A tendência liberal renovada acentua,
igualmente, o sentido da cultura como desenvolvimento das aptidões individuais.
Mas a educação é um processo interno, não externo; ela parte das necessidades
e interesses individuais necessários para a adaptação ao meio. A educação é a
vida presente, é a parte da própria experiência humana. A escola renovada
propõe um ensino que valorize a auto-educação (o aluno como sujeito do conhecimento),
a experiência direta sobre o meio pela atividade; um ensino centrado no aluno
e no grupo. A tendência liberal renovada apresenta-se, entre nós, em duas
versões distintas: a renovada progressivista2, ou pragmatista,
principalmente na forma difundida pelos pioneiros da educação nova, entre os
quais se destaca Anísio Teixeira (deve-se destacar, também a influência de
Montessori, Decroly e, de certa forma, Piaget); a renovada não-diretiva
orientada para os objetivos de auto-realização (desenvolvimento pessoal) e
para as relações interpessoais, na formulação do psicólogo norte-americano Carl
Rogers.
A tendência liberal tecnicista subordina a
educação à sociedade, tendo como função a preparação de "recursos
humanos" (mão-de-obra para a indústria). A sociedade industrial e
tecnológica estabelece (cientificamente) as metas econômicas, sociais e
políticas, a educação treina (também cientificamente) nos alunos os
comportamentos de ajustamento a essas metas. No tecnicismo acredita-se que a
realidade contém em si suas próprias leis, bastando aos homens descobri-las e
aplicá-las. Dessa forma, o essencial não é o conteúdo da realidade, mas
as técnicas (forma) de descoberta e aplicação.
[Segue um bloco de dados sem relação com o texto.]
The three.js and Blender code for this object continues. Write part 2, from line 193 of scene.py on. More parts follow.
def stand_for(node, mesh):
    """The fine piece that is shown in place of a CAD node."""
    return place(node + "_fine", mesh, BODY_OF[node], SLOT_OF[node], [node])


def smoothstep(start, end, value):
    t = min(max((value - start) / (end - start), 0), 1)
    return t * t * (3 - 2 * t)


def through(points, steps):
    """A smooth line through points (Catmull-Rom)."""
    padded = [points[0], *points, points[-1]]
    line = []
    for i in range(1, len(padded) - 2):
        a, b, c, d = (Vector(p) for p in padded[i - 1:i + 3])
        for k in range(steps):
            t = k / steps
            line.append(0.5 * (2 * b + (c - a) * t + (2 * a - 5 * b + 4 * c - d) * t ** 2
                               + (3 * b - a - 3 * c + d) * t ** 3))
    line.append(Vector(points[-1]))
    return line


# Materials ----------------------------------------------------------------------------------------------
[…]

A tecnologia
(aproveitamento ordenado de recursos, com base no conhecimento científico) é o
meio eficaz de obter a maximização da produção e garantir um ótimo
funcionamento da sociedade; a educação é um recurso tecnológico por excelência.
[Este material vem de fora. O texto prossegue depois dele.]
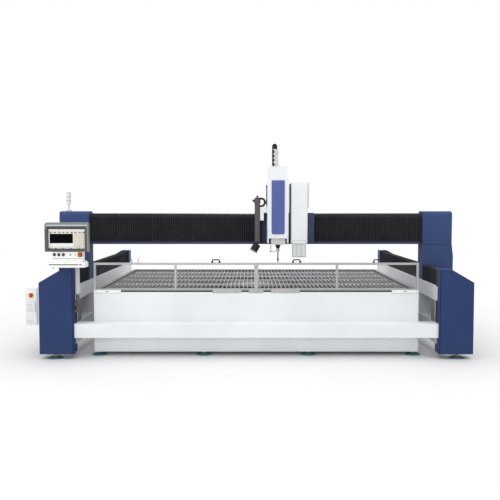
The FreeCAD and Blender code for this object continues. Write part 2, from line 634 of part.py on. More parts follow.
cover_back = f"{BEAM_BACK} + cover_overhang"
beam_run = [("beam_lip_front", f"{LIP_TOP} + soft_gap"),
            ("beam_lip_front", "cover_top - cover_chamfer"),
            ("beam_lip_front + cover_chamfer", "cover_top"), (cover_back, "cover_top"),
            (cover_back, "beam_top + soft_gap")][::-1]
for side, start, stop in (("left", f"-{LEG_INNER} + soft_gap", "saddle_left - soft_gap"),
                          ("right", f"{SADDLE_RIGHT} + soft_gap", f"{LEG_INNER} - soft_gap")):
    node(pleated_cover(f"{side}_beam_cover", beam_run, start, stop,
                       lambda across, up, along: FreeCAD.Vector(along, across, up)),
         f"{side}_beam_bellows")

# Signal lamp on the left leg: base, stalk and three segments with joints between
lamp_y = "(gantry_front + gantry_depth / 2)"
lamp = [round_bar("lamp_base", ("-lamp_post_x", lamp_y, "gantry_top"), (0, 0, 1),
                  "lamp_base_radius", "lamp_base"),
        round_bar("lamp_stalk", ("-lamp_post_x", lamp_y, "gantry_top + lamp_base"), (0, 0, 1),
                  "lamp_stalk_radius", "lamp_stalk")]
for step in range(3):
    base = f"gantry_top + lamp_base + lamp_stalk + {step} * (lamp_segment + lamp_joint)"
    lamp.append(round_bar(f"lamp_segment_{step + 1}", ("-lamp_post_x", lamp_y, base), (0, 0, 1),
                          "lamp_radius", "lamp_segment"))
    lamp.append(round_bar(f"lamp_joint_{step + 1}",
                          ("-lamp_post_x", lamp_y, f"{base} + lamp_segment"), (0, 0, 1),
                          "lamp_radius - lamp_joint / 2", "lamp_joint"))
node(fused("lamp_column", lamp), "signal_lamp")

# Carriage saddle: rides on the beam's two rails and carries both tool units
SADDLE_BACK = "(beam_front - slide_gap)"
SLOT_BACK = f"({RAIL_FACE} - slide_gap)"
SADDLE_STEP = "(beam_lip_front - saddle_shelf)"
slot_half = "(beam_rail_height / 2 + slide_gap)"
saddle = new_body("saddle_body")
saddle_run = [("saddle_front", "saddle_bottom"), (SADDLE_STEP, "saddle_bottom"),
              (SADDLE_STEP, f"{LIP_TOP} + saddle_shelf"),
              (SADDLE_BACK, f"{LIP_TOP} + saddle_shelf")]
for rail in ("low_rail", "high_rail"):
    saddle_run += [(SADDLE_BACK, f"{rail} - {slot_half}"), (SLOT_BACK, f"{rail} - {slot_half}"),
                   (SLOT_BACK, f"{rail} + {slot_half}"), (SADDLE_BACK, f"{rail} + {slot_half}")]
saddle_run += [(SADDLE_BACK, "saddle_top"), ("saddle_front", "saddle_top")]
pad(saddle, draw_outline(new_sketch(saddle, "saddle_outline", "YZ_Plane"), saddle_run),
    "saddle_width")
soften(saddle, "Chamfer", "saddle_edge", "z", lambda point: near(point.y, "saddle_front"))
node(saddle, "carriage_saddle", x="saddle_left")

# Cutting head's housing: stepped top, notch over the head, and a shaft for its slide
housing = new_body("housing_body")
notch_right = f"{HOUSING_RIGHT} - housing_flange"
pad(housing, draw_outline(new_sketch(housing, "housing_outline", "XZ_Plane"), [
    ("housing_left", "housing_bottom"), ("housing_left + housing_flange", "housing_bottom"),
    ("housing_left + housing_flange", "housing_notch"), (notch_right, "housing_notch"),
    (notch_right, "housing_bottom"), (HOUSING_RIGHT, "housing_bottom"),
    (HOUSING_RIGHT, "housing_shoulder"), (f"{HOUSING_RIGHT} - housing_step", "housing_shoulder"),
    (f"{HOUSING_RIGHT} - housing_step", "housing_top"),
    ("housing_left + housing_step", "housing_top"),
    ("housing_left + housing_step", "housing_shoulder"),
    ("housing_left", "housing_shoulder")]), "saddle_front - housing_front", backwards=True)
soften(housing, "Fillet", "housing_corner", "z",
       lambda point: near(point.y, "0") and (near(point.x, "housing_left")
                                             or near(point.x, HOUSING_RIGHT)))
pocket(housing, draw_outline(new_sketch(housing, "slide_shaft", "XY_Plane", "housing_notch"),
                             rectangle(
    f"{RAM_LEFT} - slide_gap", f"{RAM_FRONT} - slide_gap - housing_front",
    f"{RAM_LEFT} + ram_width + slide_gap",
    f"{RAM_FRONT} + ram_depth + slide_gap - housing_front")),
    "block_top + ram_length + 10 * slide_gap - housing_notch", backwards=True)
node(housing, "head_housing", y="housing_front")

front_panel = new_body("front_panel_body")
pad(front_panel, draw_outline(new_sketch(front_panel, "panel_outline", "XZ_Plane"), rectangle(
    "0", "0", "panel_width", "housing_shoulder - panel_bottom")), "panel_thickness")
soften(front_panel, "Fillet", "panel_corner", "y", lambda point: near(point.z, "0"))
node(front_panel, "housing_front_panel", "panel_left", "housing_front", "panel_bottom")

# Second tool unit: a closed housing with three guide columns below it
unit = new_body("tool_unit_body")
pad(unit, draw_outline(new_sketch(unit, "unit_outline", "XY_Plane"), rectangle(
    "0", "0", "unit_width", "saddle_front - unit_front")), "unit_top - unit_bottom")
soften(unit, "Fillet", "unit_corner", "z", lambda point: near(point.y, "0"))
locate(unit, "unit_left", "unit_front", "unit_bottom")
guides = [round_bar(f"guide_{step + 2}",
                    (f"unit_left + unit_width / 2 + {step} * guide_pitch",
                     "unit_front + guide_setback", "guide_bottom"), (0, 0, 1),
                    "guide_radius", "unit_bottom - guide_bottom") for step in (-1, 0, 1)]
node(fused("tool_unit_with_guides", [unit] + guides), "tool_unit")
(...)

Ela "é encarada como um instrumento capaz de promover, sem contradição, o
desenvolvimento econômico pela qualificação da mão-de-obra, pela redistribuição
da renda, pela maximização da produção e, ao mesmo tempo, pelo desenvolvimento
da ‘consciência política’indispensável à manutenção do Estado autoritário”3.
Utiliza-se basicamente do enfoque sistêmico, da tecnologia educacional e da
análise experimental do comportamento.
2
A designação "progressivista" vem de "educação
progressiva", termo usado por AnísioTeixeira para indicar a função da
educação numa civilização em mudança, decorrente do desenvolvimento cientifico
(idéia equivalente a "evolução" em biologia). Esta tendência
inspira-se no filósofo e educador norte-americano John Dewey. Cr. Anísio
Teixeira, Educação progressiva.
3
Kuenzer, Acácia A. e Machado, Lucília R. S. "Pedagogia tecnicista".
In: Mello, Guiomar N. de (org.), Escola nova, tecnicismo e educação
compensatória. 3ª ed. São Paulo, Ed. Loyola, [1988]. p. 34.